Indian social worker and singer (1940–2022)

Ibrahim Sutar (10 May 1940 – 5 February 2022) was an Indian social worker and poet known for folk-music performances across Karnataka and neighboring states which spread the message of Hindu–Muslim communal unity.

Sutar received the Padma Shri, India's fourth highest civilian honor, in 2018 and the Karnataka government's Rajyotsava award in 1995. For his contributions, he was called Kannada Kabir or Karnataka's Kabir (ಕನ್ನಡ ಕಬೀರ or ಕರ್ನಾಟಕದ ಕಬೀರ).

==Early life==
Ibrahim was born in Mahalingpur (in the present day Bagalkote district of Karnataka) on 10 May 1940 to Nabisaheb and Aminabi, in a family with limited financial means. His parents worked as carpenters and as weavers. He dropped out of school at third grade to work as an assistant to a weaver. During this time, he attended sermons at the Basavananda Swami Mutt and also participated in the bhajans at a nearby temple.

== Career ==
Sutar started his career as a Harikatha singer, going around towns and villages in Karnataka and neighboring states. He would deliver spiritual discourses, perform stage shows, and sing devotional songs. The stories were drawn from both Hindu and Muslim scriptures, carrying themes of communal unity and harmony as well as ethics.

In the year 1970 he set up the Bhavaikyate Bhajana Mela team of artists and started performing devotional singing and spiritual discourses across Karnataka and neighboring states. Along with the artists, he toured the country spreading messages of Hindu Muslim communal unity.

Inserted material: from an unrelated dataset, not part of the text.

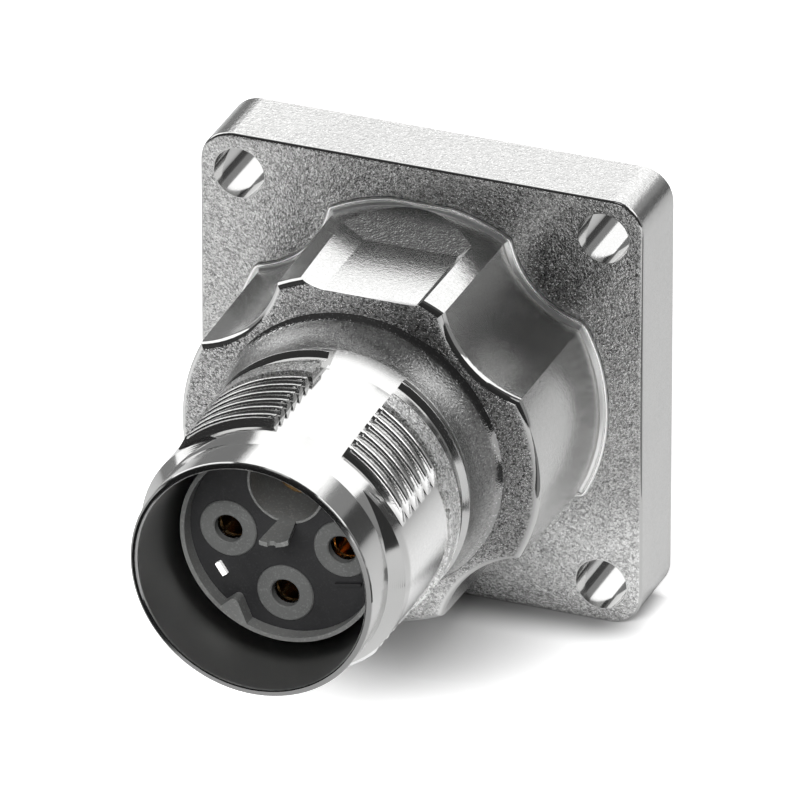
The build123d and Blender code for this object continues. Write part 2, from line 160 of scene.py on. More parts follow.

As a polyglot folk singer, singing in both Kannada and Urdu, Sutar was called Kannada Kabir or Karnataka's Kabir (ಕನ್ನಡ ಕಬೀರ or ಕರ್ನಾಟಕದ ಕಬೀರ), in reference to the 15th century Indian poet and saint, Kabir. He was also a public speaker who visited various schools and colleges in the state as well as various Lingayat Mathas speaking on vachana and dasa literature. His performances were usually in question-and-answer format; songs about dasa saints and vachana sahitya were interspersed throughout. Most of the questions would have spiritual connotations, and his sermons would draw from the Ramayana, Mahabharata, and various Islamic scriptures. He was known to have been well read in both the Bhagavad Gita and the Quran. In addition to touring across the breadth of Karnataka, he traveled across other states in the country including Andhra Pradesh, Maharashtra, Goa, Rajasthan, Delhi, and Odisha.

He also made television appearances that included the Zee Kannada show Drama Juniors.

=== Awards and honors ===
- Padma Shri for arts and music in 2018.
- Karnataka State Rajyotsava Award in the year 1995.

==Personal life==
Sutar was married to Marembi with whom he had three children – two daughters and a son. He died from a heart attack in Mahalingpur, in the Bagalkote district of Karnataka, on 5 February 2022, at the age of 81. He had been ailing from diabetes and hypertension. The Karnataka state government announced a state funeral.